As recorded in Cartier's journal, the French wintered in Canada. Relations between the St. Lawrence Iroquoian and French deteriorated over the winter. During the winter, twenty-five French sailors died of scurvy. In spring, Cartier intended to take the chief to France, so that he might personally tell the tale of a country further north, called the "Kingdom of Saguenay", said to be full of gold, rubies and other treasures. In May 1536, he kidnapped Chief Donnacona. It was an arduous trip down the St. Lawrence and a three-week Atlantic crossing. Donnacona and nine others from the tribe, including Domagaya and Taignoagny, arrived in Saint-Malo, France on 15 July 1536, concluding Cartier's second voyage.

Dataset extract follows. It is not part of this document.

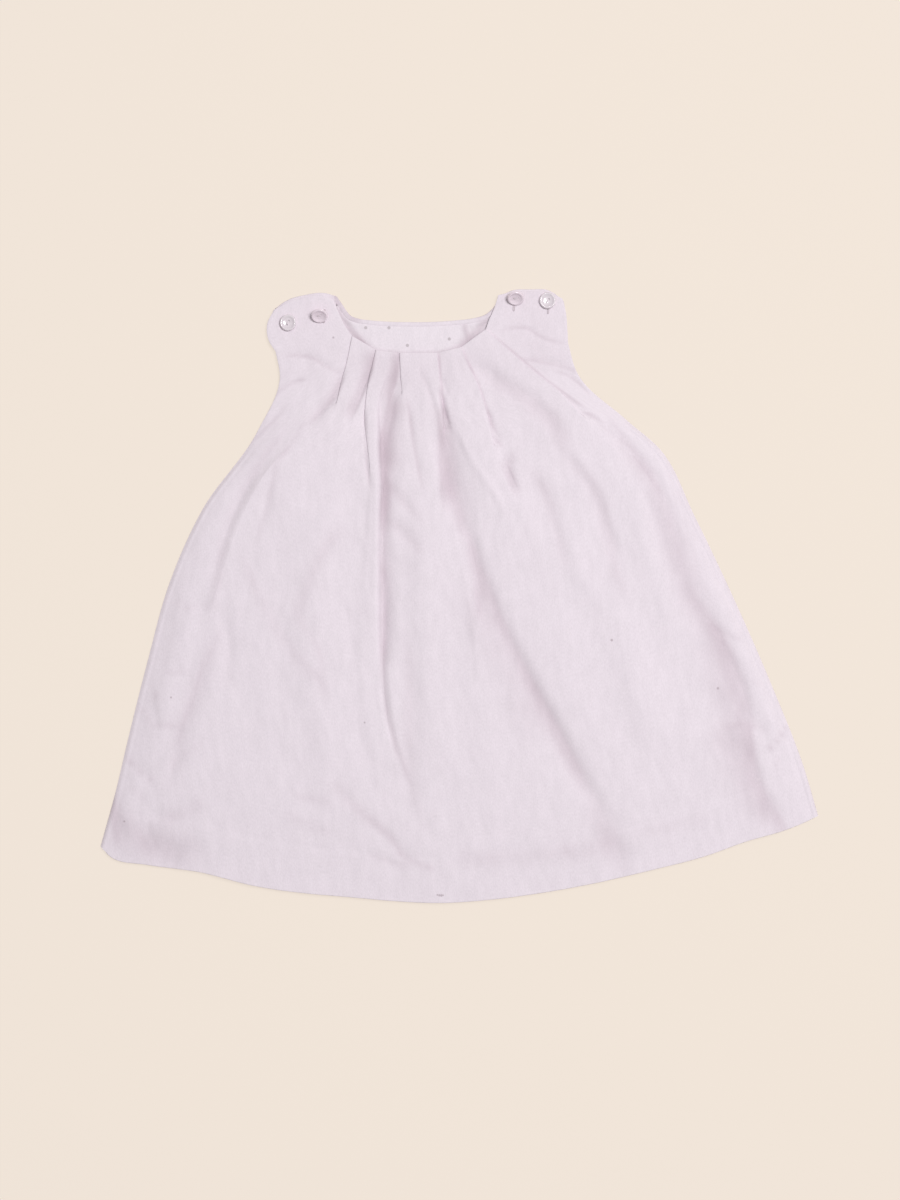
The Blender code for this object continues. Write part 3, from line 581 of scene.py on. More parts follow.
# Dots of the facing's print and small specks on the cloth, with their radius, how soft their rim
# is and how much of their colour shows
DOT_RADIUS = 1.15
DOTS = [(-66.4, 193.3), (-49.7, 193.3), (-36.4, 180.6), (-6.3, 185.2), (-21.5, 171.0),
        (-56.0, 171.5), (-29.0, 163.5), (-45.0, 165.0), (-72.5, 176.5), (5.5, 176.0),
        (12.5, 177.5), (-10.0, 163.0), (-36.0, 158.5), (-80.5, 183.5)]
SPECKS = [(-89.6, 186.1, 0.7), (110.2, -31.3, 0.9), (186.5, -65.9, 0.9), (-205.9, -72.4, 0.7),
          (-67.0, -90.4, 0.6), (-239.8, -161.6, 0.7), (-14.8, -214.2, 0.6), (-13.4, -214.5, 0.8),
          (-12.0, -214.6, 0.9), (-10.8, -214.5, 0.6)]
DOT_SOFT = 0.3
DOT_STRENGTH = 0.9
SPECK_SOFT = 0.45
SPECK_STRENGTH = 0.85

# Colours, as shares of red, green and blue light
LILAC = (0.81, 0.727, 0.787)
FACING_LILAC = (0.825, 0.747, 0.803)
SPECK_BROWN = (0.50, 0.42, 0.46)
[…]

Donnacona was treated well in France, and looked after at the king's expense. Cartier promised to bring Donnacona back in 12 moons. Donnacona died in France around 1539. The presence of these First Nations visitors whetted the French appetite for New World exploration with their tales of a golden kingdom called "Saguenay". All but one of the other Iroquoians died, a little girl whose fate is unknown.

Cartier returned to the new land in May 1541, on his third voyage, without any of those whom he had brought to France. That voyage lasted until his return in May 1542.

A report of Cartier's second voyage was printed in France in 1545, and is today in the British Museum. Excerpts given here are taken from Burrage, using Richard Hakluyt's English translation published in 1589–1600.

==Legacy==

Donnacona is remembered by a town, which now bears his name, on the north shore 30 mi (48 km) west of Quebec City, at the confluence of the Saint Lawrence and the Jacques-Cartier Rivers.

In 1981, Donnacona was recognized as a National Historic Person by the government of Canada. A plaque commemorating this is located at the Cartier-Brébeuf National Historic Site, 175 De L'Espinay St, Québec, Quebec.

HMCS Donnacona, a stone frigate, is located in Montreal, QC.